MULTIPLES VIOLATIONS DE LEUR DROIT À UN PROCÈS ÉQUITABLE
Tout d'abord, M. Kazim n’a pas eu accès rapidement à un avocat de son choix puisque c'est le tribunal qui lui a désigné son avocat. Il n'a pas pu s’entretenir en privé avec son avocat, ni avant sa première comparution devant le juge après son arrestation, ni au cours de son procès. Son avocat n'a jamais pu le rencontrer dans les différents centres de détention et prisons où il a été détenu. Le Groupe de travail a donc constaté que le droit de M. Kazim de se faire assister par un avocat à tout moment, consacré par l'article 14(3)(b), avait été violé. Ce droit est inhérent aux droits à la liberté et à la sécurité de la personne, garantis par l'article 9 du Pacte et les articles 3 et 9 de la Déclaration Universelle des Droits de l'Homme, ainsi qu’au droit qu’a toute personne à ce que sa cause soit entendue équitablement et publiquement par un tribunal compétent, indépendant et impartial créé par la loi, garanti par l'article 14 du Pacte et les articles 10 et 11(1) de la Déclaration Universelle des Droits de l'Homme. Par voie de conséquence, le Groupe de travail a considéré que ces droits ont également été violés.
De plus, l'avocat de M. Kazim n'a pas eu accès à son dossier. Le Groupe de travail a déclaré que les dossiers doivent pouvoir être consultés dès le début d’une affaire, à moins qu’un motif ne justifie un accès restreint. Considérant qu'un tel motif n'existait pas en l'espèce, le Groupe de travail a estimé que les droits de M. Kazim à un procès équitable, consacré par l'article 14(1) du Pacte et les articles 10 et 11(1) de la Déclaration Universelle des Droits de l'Homme, ainsi que le droit de disposer du temps et des facilités nécessaires à la préparation de sa défense, avaient été violés.
En outre, à plusieurs reprises, M. Kazim a été soumis à la torture ou à d’autres formes de mauvais traitements, portant préjudice à sa capacité à préparer sa défense. En particulier, M. Kazim a été contraint de signer des aveux. Le Groupe de travail a conclu que cette situation avait violé le droit de M. Kazim à se défendre, en vertu de l'article 14 du Pacte, ainsi que le droit de ne pas être contraint de s'avouer coupable, en vertu de l'article 14(3)(g) du Pacte et de l'article 5 de la Déclaration universelle des droits de l'homme. De même, le Groupe de travail a estimé que son droit à la présomption d'innocence en vertu de l'article 11, paragraphe 1, de la Déclaration Universelle des dDroits de l'Homme, avait été violé. Enfin, le Groupe de travail a également établi que l'admission par le tribunal de preuves obtenues sous la torture constituait une autre violation de l'article 14(3)(g) du Pacte.

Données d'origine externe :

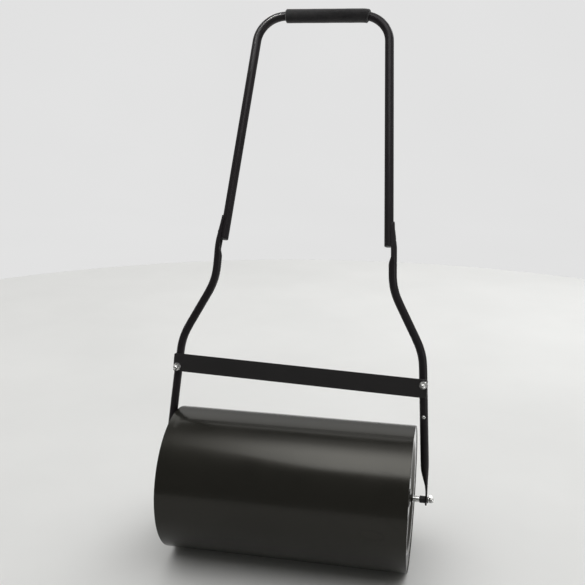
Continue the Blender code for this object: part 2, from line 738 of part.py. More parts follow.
def handle_path():
    """(x, s, tangent) along the U's centreline from the left-hand leg's end to the right-hand one's."""
    right_leg = (HANDLE_TOP_X - LEG_SLOPE * (HANDLE_END_S - HANDLE_TOP_S), HANDLE_END_S)
    corner = (HANDLE_TOP_X, HANDLE_TOP_S)
    arc = bend_points((0.0, HANDLE_TOP_S), corner, right_leg, HANDLE_CORNER_RADIUS, 9)
    leg_heading = (Vector(right_leg) - Vector(corner)).normalized()
    right = [*arc, (*right_leg, leg_heading)]
    left = [(-x, s, Vector((heading.x, -heading.y))) for x, s, heading in right[::-1]]
    return left + right


def round_section(x, s, heading, radius, count=20):
    centre = Vector((x, 0.0, s))
    across = Vector((-heading.y, 0.0, heading.x)) * radius
    front_to_back = Vector((0.0, radius, 0.0))
    made = []
    for k in range(count):
        angle = 2.0 * math.pi * k / count
        made.append(centre + across * math.cos(angle) + front_to_back * math.sin(angle))
    return made


def upper_handle(look, handle_frame):
    path = handle_path()
    inner = HANDLE_TUBE_RADIUS - HANDLE_WALL
    outside = [round_section(x, s, heading, HANDLE_TUBE_RADIUS) for x, s, heading in path]
    inside = [round_section(x, s, heading, inner) for x, s, heading in path]
    shape = skin(outside + inside[::-1], closed_loop=True)
    handle = link_mesh("upper_handle", *shape, look, handle_frame)
    reach = HANDLE_TUBE_RADIUS + 2.5 * MM
    for name, side in (("left", -1), ("right", 1)):
        for number, s in enumerate(JOINT_SCREWS_S, 1):
            place = along(joint_point(s, side, 0.0), joint_axis(side))
            hole = moved(rod(INSERT_RADIUS + GAP, 0.0, reach, 16), place)
            cut(handle, cutter(f"leg_hole_{name}_{number}", *hole, handle_frame))


def leg_caps(look, handle_frame):
    """Plugs in the open lower ends of the handle's legs, drawn down the leg from its end."""
    stem = HANDLE_TUBE_RADIUS - HANDLE_WALL - GAP
    head = HANDLE_TUBE_RADIUS - 0.2 * MM
    profile = [(-7.0 * MM, 0.0), (-7.0 * MM, stem - 0.6 * MM), (-6.4 * MM, stem), (GAP, stem)]
    profile += [(GAP, head), (1.3 * MM, head), (1.9 * MM, head - 1.0 * MM), (1.9 * MM, 0.0)]
    for name, side in (("left", -1), ("right", 1)):
        downward = Vector((side * LEG_SLOPE, 0.0, -1.0)).normalized()
        place = along(joint_point(HANDLE_END_S, side, 0.0), downward)
        link_mesh(f"leg_cap_{name}", *moved(lathe_x(profile, 20), place), look, handle_frame)


def joint_screws(look, handle_frame):
    """Countersunk screws through each arm's pressed top into the handle's leg."""
    tip = JOINT_SCREW_TIP
    edge = 0.5 * MM
    for name, side in (("left", -1), ("right", 1)):
        for number, s in enumerate(JOINT_SCREWS_S, 1):
            top = head_top(s)
            profile = [(tip, 0.0), (tip, JOINT_SCREW_RADIUS - edge), (tip + edge, JOINT_SCREW_RADIUS)]
            profile += [(top - JOINT_HEAD_DEPTH, JOINT_SCREW_RADIUS), (top - 0.2 * MM, JOINT_HEAD_RADIUS)]
            profile += [(top, JOINT_HEAD_RADIUS), (top, 0.0)]
            place = along(joint_point(s, side, 0.0), joint_axis(side))
            shape = moved(lathe_x(profile, 16), place)
            link_mesh(f"joint_screw_{name}_{number}", *shape, look, handle_frame)


def joint_nuts(look, handle_frame):
    """Threaded inserts set in the legs' outer walls for the joint screws. Each bore is blind."""
    bore = JOINT_SCREW_RADIUS + GAP
    bottom = INSERT_TOP - INSERT_LENGTH
    edge = 0.5 * MM
    profile = [(bottom + 1.0 * MM, 0.0), (bottom + 1.0 * MM, bore), (INSERT_TOP, bore)]
    profile += [(INSERT_TOP, INSERT_RADIUS), (bottom + edge, INSERT_RADIUS)]
    profile += [(bottom, INSERT_RADIUS - edge), (bottom, 0.0)]
    for name, side in (("left", -1), ("right", 1)):
        for number, s in enumerate(JOINT_SCREWS_S, 1):
            place = along(joint_point(s, side, 0.0), joint_axis(side))
            shape = moved(lathe_x(profile, 16), place)
            link_mesh(f"joint_nut_{name}_{number}", *shape, look, handle_frame)


def bar_spot(x):
    """(x, s, heading) of the handle's centreline at x, on the top bar or just round its corners."""
    angle = (math.pi / 2.0 - math.atan(LEG_SLOPE)) / 2.0
    straight = HANDLE_TOP_X - HANDLE_CORNER_RADIUS * math.tan(angle)
    past = max(0.0, abs(x) - straight)
    turn = math.asin(past / HANDLE_CORNER_RADIUS)
    drop = HANDLE_CORNER_RADIUS * (1.0 - math.cos(turn))
    heading = Vector((math.cos(turn), -math.copysign(math.sin(turn), x)))
    return x, HANDLE_TOP_S - drop, heading


def grip(look, handle_frame):
    """Foam sleeve that follows the bar, with rounded ends."""
    half = GRIP_LENGTH / 2.0
    bore = HANDLE_TUBE_RADIUS + 2.0 * GAP
    round_off = [(0.0, 1.8 * MM), (0.6 * MM, 0.5 * MM), (2.0 * MM, 0.0), (8.0 * MM, 0.0), (20.0 * MM, 0.0)]
    outline = [(inset - half, GRIP_RADIUS - less) for inset, less in round_off]
    outline += [(half - inset, GRIP_RADIUS - less) for inset, less in round_off[::-1]]

    def ring(x, radius):
        return round_section(*bar_spot(x + GRIP_SHIFT), radius, 28)

    outside = [ring(x, radius) for x, radius in outline]
    inside = [ring(x, bore) for x, radius in outline if radius == GRIP_RADIUS]
    shape = skin(outside + [ring(half, bore)] + inside[::-1] + [ring(-half, bore)], closed_loop=True)
    link_mesh("foam_grip", *shape, look, handle_frame)


# ---------------------------------------------------------------- the brace


def brace(look, arm_frame):
    """Flat bar across the fronts of the arms. Its bolt holes are off centre, so it hangs slightly askew."""
    made = bmesh.new()
    bmesh.ops.create_cube(made, size=1.0)
    bmesh.ops.scale(made, vec=(BRACE_LENGTH, BRACE_THICKNESS, BRACE_HEIGHT), verts=made.verts)
    corners = [e for e in made.edges if abs(e.verts[0].co.y - e.verts[1].co.y) > BRACE_THICKNESS / 2.0]
    bmesh.ops.bevel(made, geom=corners, offset=4.0 * MM, segments=4, affect="EDGES", profile=0.5)
    rims = [e for e in made.edges if abs(e.verts[0].co.y - e.verts[1].co.y) < BRACE_THICKNESS / 2.0]
    bmesh.ops.bevel(made, geom=rims, offset=0.45 * MM, segments=2, affect="EDGES", profile=0.5)
    depth = -(ARM_TUBE_RADIUS + GAP + BRACE_THICKNESS / 2.0)
    place = Matrix.Translation((0.0, depth, BRACE_W + BRACE_RISE)) @ Matrix.Rotation(BRACE_TILT, 4, "Y")
    bar = link_mesh("cross_brace", *moved(drained(made), place), look, arm_frame)
    for name, side in (("left", -1), ("right", 1)):
        place = along((side * BRACE_BOLT_X, depth, BRACE_W), (0.0, 1.0, 0.0))
        hole = moved(rod(BOLT_RADIUS + GAP, -5.0 * MM, 5.0 * MM, 20), place)
        cut(bar, cutter(f"brace_hole_{name}", *hole, arm_frame))


def brace_hardware(look, arm_frame):
    """Round-headed bolts from behind the arms, with washers and cap nuts on the front."""
    head_seat = ARM_TUBE_RADIUS + GAP
    washer_seat = ARM_TUBE_RADIUS + BRACE_THICKNESS + 2.0 * GAP
    nut_seat = washer_seat + WASHER_THICKNESS + GAP
    length = head_seat + nut_seat + NUT_DEPTH - THREAD_END_GAP
    bolt = dome_head(BOLT_HEAD_RADIUS, BOLT_HEAD_HEIGHT, BOLT_RADIUS, length)
    for name, side in (("left", -1), ("right", 1)):
        forward = along((side * BRACE_BOLT_X, 0.0, BRACE_W), (0.0, -1.0, 0.0))
        backward = along((side * BRACE_BOLT_X, head_seat, BRACE_W), (0.0, 1.0, 0.0))
        link_mesh(f"brace_bolt_{name}", *moved(bolt, backward), look, arm_frame)
        washer = moved(plain_washer(), forward @ Matrix.Translation((washer_seat, 0.0, 0.0)))
        link_mesh(f"brace_washer_{name}", *washer, look, arm_frame)
        nut = moved(dome_nut(), forward @ Matrix.Translation((nut_seat, 0.0, 0.0)))
        link_mesh(f"brace_nut_{name}", *nut, look, arm_frame)


def arm_screw(look, arm_frame):
    """Small round-headed screw in the front of the right-hand arm, below the brace."""
    front = (arm_centre_x(ARM_SCREW_W), -(ARM_TUBE_RADIUS + GAP), ARM_SCREW_W)
    shape = dome_head(3.6 * MM, 2.3 * MM, ARM_SCREW_RADIUS, 5.0 * MM, segments=16)
    link_mesh("arm_screw", *moved(shape, along(front, (0.0, -1.0, 0.0))), look, arm_frame)


# ---------------------------------------------------------------- assembly


def main():
    clear_scene()
    drum_paint = material("drum_paint", (0.020, 0.019, 0.018), 0.0, 0.32)
    frame_paint = material("frame_paint", (0.018, 0.015, 0.018), 0.0, 0.38)
    zinc = material("bright_zinc", (0.72, 0.72, 0.70), 1.0, 0.22)
    black_steel = material("black_fastener", (0.025, 0.024, 0.025), 0.6, 0.45)
    nylon = material("black_nylon", (0.022, 0.022, 0.023), 0.0, 0.55)
    plug_plastic = material("plug_plastic", (0.030, 0.030, 0.030), 0.0, 0.50)
    rubber = material("seal_rubber", (0.015, 0.015, 0.015), 0.0, 0.80)
    foam = material("grip_foam", (0.022, 0.020, 0.021), 0.0, 0.90)

    pivot = empty("drum_axis", (0.0, 0.0, AXLE_Z), 0.0)
    arm_frame = empty("arm_frame", (0.0, 0.0, AXLE_Z), ARM_LEAN)
    handle_frame = empty("handle_frame", (0.0, JOINT_Y, JOINT_W), HANDLE_KINK, arm_frame)

    drum_shell(drum_paint, pivot)
    ends = drum_ends(drum_paint, pivot)
    hubs(drum_paint, pivot)
    filler_neck(ends[0], drum_paint, pivot)
    plug_seal(rubber, pivot)
    filler_plug(plug_plastic, pivot)
    axle(zinc, pivot)
    arms(frame_paint, arm_frame, handle_frame)
    bushes(nylon, arm_frame)
    upper_handle(frame_paint, handle_frame)
    leg_caps(nylon, handle_frame)
    joint_screws(black_steel, handle_frame)
    joint_nuts(black_steel, handle_frame)
    grip(foam, handle_frame)
    brace(frame_paint, arm_frame)
    brace_hardware(zinc, arm_frame)
    arm_screw(zinc, arm_frame)


main()
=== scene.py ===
"""Looks of the lawn roller: fine meshes, materials, floor, light and camera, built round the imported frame."""

import json
import math

import bmesh
import bpy
import numpy as np
from mathutils import Matrix, Vector


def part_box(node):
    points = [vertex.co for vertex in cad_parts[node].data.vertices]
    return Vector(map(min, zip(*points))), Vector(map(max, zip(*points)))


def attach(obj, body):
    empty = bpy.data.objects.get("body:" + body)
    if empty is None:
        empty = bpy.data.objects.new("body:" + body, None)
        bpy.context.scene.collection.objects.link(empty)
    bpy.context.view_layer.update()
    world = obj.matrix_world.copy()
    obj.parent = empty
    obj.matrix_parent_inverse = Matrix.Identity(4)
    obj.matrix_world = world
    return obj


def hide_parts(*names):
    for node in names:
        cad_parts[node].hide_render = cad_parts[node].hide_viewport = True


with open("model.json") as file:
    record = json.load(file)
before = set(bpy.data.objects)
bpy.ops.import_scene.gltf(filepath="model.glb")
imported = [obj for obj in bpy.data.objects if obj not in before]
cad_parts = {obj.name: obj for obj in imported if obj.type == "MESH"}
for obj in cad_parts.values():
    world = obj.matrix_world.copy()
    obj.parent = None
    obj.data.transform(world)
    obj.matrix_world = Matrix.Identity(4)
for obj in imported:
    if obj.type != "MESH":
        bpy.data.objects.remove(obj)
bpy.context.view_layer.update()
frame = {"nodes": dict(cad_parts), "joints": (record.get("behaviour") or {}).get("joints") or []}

MM = 0.001
NODES = frame["nodes"]
SIDES = (("left", -1), ("right", 1))
JOINTS = {joint["name"]: joint for joint in frame["joints"]}
AXLE = Vector(JOINTS["drum_spin"]["pos_m"])
AXLE_PLACE = Matrix.Translation(AXLE)
BARREL_LOW, BARREL_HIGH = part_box("drum_shell")
BARREL_RADIUS = (BARREL_HIGH.z - BARREL_LOW.z) / 2.0
BARREL_HALF = BARREL_HIGH.x
X_AXIS = Vector((1.0, 0.0, 0.0))
GAP = 0.3 * MM
SHARP_ANGLE = math.radians(35.0)


# ---------------- reading the frame


def cad_points(node):
    mesh = NODES[node].data
    found = np.empty(len(mesh.vertices) * 3, np.float32)
    mesh.vertices.foreach_get("co", found)
    return found.reshape(-1, 3).astype(float)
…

Enfin, M. Kazim et son avocat n'ont pas pu contester des éléments de preuve ou de contre-interroger des témoins au cours de son procès. Le Groupe de travail a donc estimé que son droit à l'égalité des armes avait été bafoué, en violation de l'article 14(3)(e) du Pacte. En outre, au moment de la communication de la source, le procès de M. Kazim était en cours depuis plus de cinq ans. Le Gouvernement n'ayant fourni aucune justification pour expliquer ce retard, le Groupe de travail l'a jugé inacceptable et donc contraire au droit de M. Kazim d'être jugé sans retard excessif, conformément à l'article 9(3) et l'article 14(3)(c) du Pacte.
En conséquence, le Groupe de travail a établi que sa détention était arbitraire au titre de la catégorie III.
CONCLUSIONS DU GROUPE DE TRAVAIL DES NATIONS UNIES CONTRE LA DÉTENTION ARBITRAIRE
À la lumière de ce qui précède, le Groupe de travail des Nations Unies sur la détention arbitraire a estimé que la détentions d’Ahmad Abdulrazzak Basha Kazim était arbitraire et relevait des catégories I et III car leur privation de liberté était contraire aux articles 2, 9, 14 et 16 du Pacte international relatif aux droits civils et politiques.
Compte tenu des circonstances de l’affaire, le Groupe de travail a estimé que la mesure appropriée serait de le libérer immédiatement et lui accorder le droit d’obtenir réparation, notamment sous la forme d’une indemnisation, conformément au droit international.